Cities Too Smart for Their Own Good?

Illustration by David Plunkert

Visit Ben Green’s website.

 

Wouldn’t everyone want a hometown that’s a “smart city”? The answer seems obvious: who, after all, wants to live in a stupid city? And indeed, the technologies touted by smart-city advocates can seem utopian: self-driving cars, pothole-reporting apps, and sensors to detect the public’s every need—all connected by free public WiFi!

But for Ben Green, this utopian view is precisely the problem. Informed by his experience designing technology for the cities of New Haven, Memphis, and Boston, Green—now a doctoral candidate in applied math at Harvard’s Paulson School of Engineering and Applied Sciences and an affiliate of the Berkman Klein Center for Internet and Society—believes the technologies sold to policymakers and the public as tools of a brighter, optimized urban future actually have much darker potential. “The smart city threatens to be a place where self-driving cars have the run of downtowns and force out pedestrians,” he writes in a new book, The Smart Enough City (MIT Press), “where civic engagement is limited to requesting services through an app, where police use algorithms to justify and perpetuate racist practices, and where governments and companies surveil public space to control behavior.”

At the heart of Green’s warning is a mind-set he calls “tech goggles,” a tunnel vision that answers every problem with new technology. Thus in “smart city” vision, seemingly apolitical aspirations like “smartness,” “efficiency,” and “innovation” take on distorted meanings, focused on technology to the exclusion of all else. Often, Green said in an interview, “these visions are put forward by tech companies with clear profit motives to shift both what the public wants and what city governments believe is useful and valuable.”

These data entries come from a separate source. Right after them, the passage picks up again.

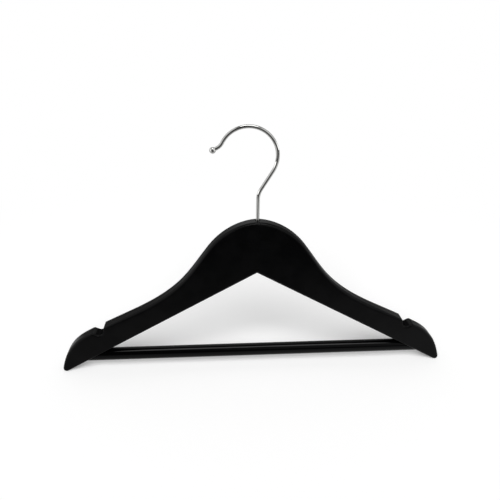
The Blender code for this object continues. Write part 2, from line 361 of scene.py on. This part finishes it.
def boardSlab():
    b = boards
    loop = boardLoop()
    ways = inwards(loop)
    rounds = [rimRound(point) for point in loop]
    depth = b["thickness"] / 2
    section = [(1, b["flatRim"], 0, 0)]      # shares of the round and lengths, inwards and from the face
    section += [(1 - sin(turn), 0, 1 - cos(turn), 0) for turn in quarterTurns(b["rimSteps"])]
    section.append((0, 0, 1, b["flatRim"]))
    rings = []
    for side, steps in ((-1, section), (1, section[::-1])):
        for share, more, deepShare, deeper in steps:
            ring = []
            for point, way, radius in zip(loop, ways, rounds):
                spot = point + way * (share * radius + more)
                ring.append(Vector((spot.x, side * (depth - deepShare * radius - deeper), spot.y)))
            rings.append(ring)
    return skin("slab", rings)


boardMesh = boardSlab()
print("boards: outline of", len(boardLoop()), "points")


def lacquerMaterial():
    q = lacquer
    material, tree, shader = newMaterial("blackLacquer", {"Specular IOR Level": q["specular"]})
    x, y, z = splitPlace(tree)
    out = abs(x - stemX)
    side = x.above(stemX) * q["armShift"]    # each arm is its own piece of wood
    along = out * cos(q["grainSlope"]) - z * sin(q["grainSlope"])
    across = out * sin(q["grainSlope"]) + z * cos(q["grainSlope"])
    width = q["grainWidth"]
    grainPlace = joinPlace(tree, along / q["grainLength"] + side, across / width, y / width)
    grain = noise(tree, grainPlace, 1.0, q["grainDetail"], q["grainBreak"])
    clouds = noise(tree, joinPlace(tree, x, y, z), 1 / q["cloudSize"])
    peel = noise(tree, joinPlace(tree, x, y, z), 1 / q["peelSize"], q["peelDetail"])
    feed(tree, shader, "Base Color", mixColours(tree, q["dark"], q["light"], clouds.ramp(*q["cloudEdge"])))
    roughness = q["roughness"] + swing(grain, q["streakRoughness"]) + swing(clouds, q["cloudRoughness"])
    feed(tree, shader, "Roughness", roughness)
    height = grain * (q["grainDepth"] / mm) + peel * (q["peelDepth"] / mm)
    bumpInto(tree, shader, height, mm)

    # Painted shade in the notches: their insides get a much lower specular level, which darkens the recess,
    # and a rougher finish
    notchShade = node(tree, "ShaderNodeBsdfPrincipled", {}, {
        "Base Color": (*q["dark"], 1), "Specular IOR Level": q["dullSpecular"],
        "Roughness": q["dullRoughness"]})
    middle = boards["notchMiddle"] + heading(-boards["shoulderAngle"] - pi / 2) * boards["notchDepth"] / 2
    away = node(tree, "ShaderNodeVectorMath", {"operation": "LENGTH"},
                {0: joinPlace(tree, out - middle.x, 0.0, z - tipZ - middle.y)}, "Value")
    # where the painted notch shade lies: near the notch's middle, fading towards both faces
    notchShadeMask = (1 - away.ramp(*q["dullReach"])) * (1 - abs(y).ramp(*q["dullSide"]))
    mixed = mixShaders(tree, Signal(tree, shader.outputs[0]), notchShade, notchShadeMask)
    tree.links.new(mixed.socket, tree.nodes["Material Output"].inputs["Surface"])
    return material


# Finger joint: the two boards interlock in the head

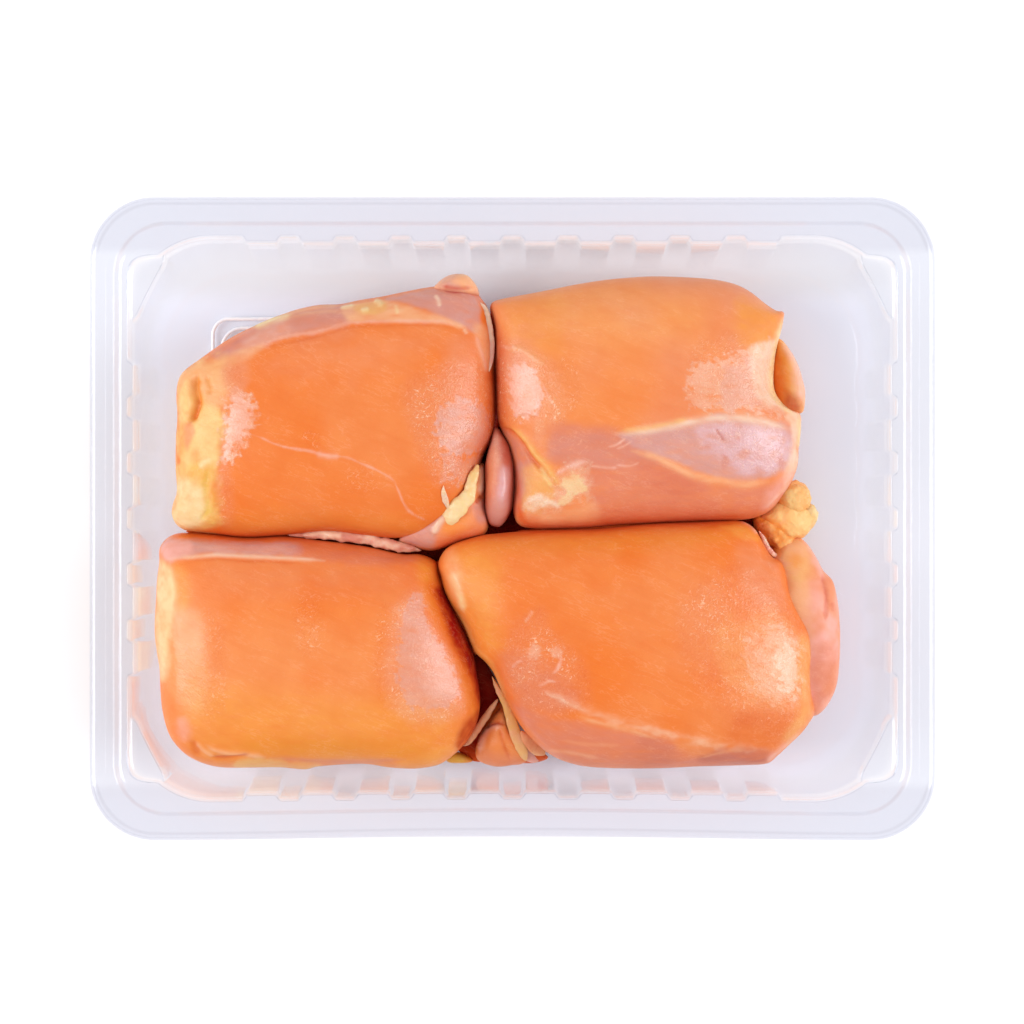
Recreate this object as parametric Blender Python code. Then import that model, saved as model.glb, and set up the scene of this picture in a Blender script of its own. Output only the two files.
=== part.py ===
"""Meat tray pack: an open clear plastic tray that holds four raw, folded boneless thighs.

The origin is under the middle of the tray, X runs along its long side and Z is up. Sizes below are in
millimetres, and a mesh is scaled to metres when it is made.
"""

from collections import namedtuple

import bmesh
import bpy
import numpy as np

MM = 0.001

# Driving sizes of the tray
TRAY_LENGTH = 230.0
TRAY_WIDTH = 175.0
TRAY_HEIGHT = 45.0
SHEET = 0.6
FRONT_BOW = 1.3
BOW_REACH = 95.0
BOW_LOWEST = 36.0

# Ribs of the wall: pads that stand in from it, evenly spaced along each side
LONG_SIDE_PADS = 10
SHORT_SIDE_PADS = 6
PAD_PITCH = 15.2
PAD_HALF_WIDTH = 4.1
PAD_FLANK = 1.3
PAD_DEPTH = 1.6

# Stacking pockets in the corners of the wall
POCKET_SIDE = 5.2
POCKET_SQUARENESS = 9.0
POCKET_SWEEP = np.radians(54.0)

# Stations round a plain ring, and the half length of each side that its stations are numbered by
CORNER_STEPS = 9
LONG_SIDE_STATIONS = np.linspace(-72.0, 72.0, 7)
SHORT_SIDE_STATIONS = np.linspace(-36.0, 36.0, 3)
LONG_SIDE_REACH = 84.0
SHORT_SIDE_REACH = 56.0
SIDES_AND_CORNERS = 8

# Insets are from the outer edge; ribs is the share of the pads' depth, pocket the share of the pockets'
# outward reach, and shelf how far the corner stands in to carry a pocket's floor
Ring = namedtuple("Ring", "inset_x inset_y radius z ribs pocket shelf", defaults=(0.0, 0.0, 0.0))

RIM_RINGS = (
    Ring(0.0, 0.0, 17.6, TRAY_HEIGHT - 3.6),
    Ring(0.25, 0.25, 17.4, TRAY_HEIGHT - 1.2),
    Ring(0.9, 0.9, 16.8, TRAY_HEIGHT - 0.3),
    Ring(2.0, 2.0, 16.0, TRAY_HEIGHT),
    Ring(6.6, 6.6, 14.2, TRAY_HEIGHT),
    Ring(8.3, 8.3, 13.0, TRAY_HEIGHT - 2.8),
)
WALL_RINGS = (
    Ring(10.4, 10.8, 22.6, TRAY_HEIGHT - 3.1, ribs=1.0, pocket=1.0),
    Ring(10.8, 11.2, 22.2, TRAY_HEIGHT - 5.6, ribs=1.0, pocket=0.95),
    Ring(11.0, 11.4, 22.0, TRAY_HEIGHT - 5.9, ribs=1.0, shelf=3.0),
    Ring(13.4, 15.2, 23.5, 7.5, ribs=1.0),
    Ring(14.6, 16.6, 24.0, 2.4, ribs=0.45),
)
FLOOR_RINGS = (
    Ring(17.0, 19.2, 22.5, SHEET),
    Ring(18.2, 20.4, 21.5, SHEET),
    Ring(22.4, 24.6, 18.0, SHEET),
    Ring(23.4, 25.6, 17.0, SHEET),
    Ring(25.4, 27.6, 15.5, SHEET + 1.0),
)
PANEL_TOP = FLOOR_RINGS[-1].z

# Room that the meat keeps from the plastic, above the tray's floor panel and beside its ribs
MEAT_GAP = 0.45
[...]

As an example of tech-first thinking distorting a solution, he draws a parallel between cities adapting to automobiles in the early twentieth century and to autonomous vehicles in the twenty-first. In the 1920s and ’30s, automakers and engineers pushed “scientific” and “objective” methods for optimizing traffic speeds to pave the way for their new transportation technology, the car. Municipal roads redesigned for speeding vehicles pushed bicycles, pedestrians, public transit, and playing children off the streets, forever changing the geography of the American city.

Recent research into using autonomous vehicles to reduce traffic is already repeating this mistake, Green warns. In one instance, researchers at MIT demonstrated the supposed efficiency gains of self-driving cars with a simulation of the intersection of Massachusetts and Columbus avenues in Boston’s South End. Instead of waiting at traffic lights or crosswalks, the simulated cars coordinated with each other to move seamlessly through the intersection. “But there’s one important thing missing,” Green writes: “People.”

When political decisions are hidden inside technology design, citizens can’t shape the future of their own city.

If the simulation came to life in the real South End, the bike lanes, crosswalks, and walkable business districts that make it an attractive place to live would vanish. For Green, that’s a warning of how a seemingly objective technical solution could obscure intensely political decisions. “Any time you are trying to make a system more efficient,” he said, “you are by definition cutting out the things deemed inefficient. There’s a great deal of hidden politics around what is actually being defined” that way. And when such political decisions are hidden inside technology design, it becomes impossible for citizens to shape the future of their own city.

Green brims with cautionary tales, from a consortium of companies that includes investment and leadership from Sidewalk Labs (a subsidiary of Google’s parent company, Alphabet), using its control of New York City’s free public WiFi hotspots to slurp up detailed personal data, to predictive policing algorithms that exacerbate biases in cities from Oakland to Chicago by sending officers to patrol poor and minority neighborhoods—and arrest the local residents for minor crimes.

Green thinks it’s possible to escape these “smart” mistakes without discarding technical innovation entirely, pointing to cities that considered the social implications of their data and technology as they were developing it—and were better for it. Johnson County, Kansas, for instance, used crime statistics and other data not to direct police patrols but to expand social services for citizens at risk of falling through the cracks, before they entered the criminal justice system. “It’s not that cities should have no people who care about technology,” he said, “but they shouldn’t have their entire sense of innovation and progress based around technology.”

He hopes his book will be a wake-up call both to practitioners already in the field and to residents pushing for better cities. He says cities should not compete to be “smarter” than their peers if all that means is having newer and more powerful technology. Instead, he challenges them to take off the “tech goggles” and build the cities people want to live in. 

Updated June 27, 2019 to indicate that the role of Sidewalk Labs in New York City’s free public WiFi hotspots is as part of a consortium.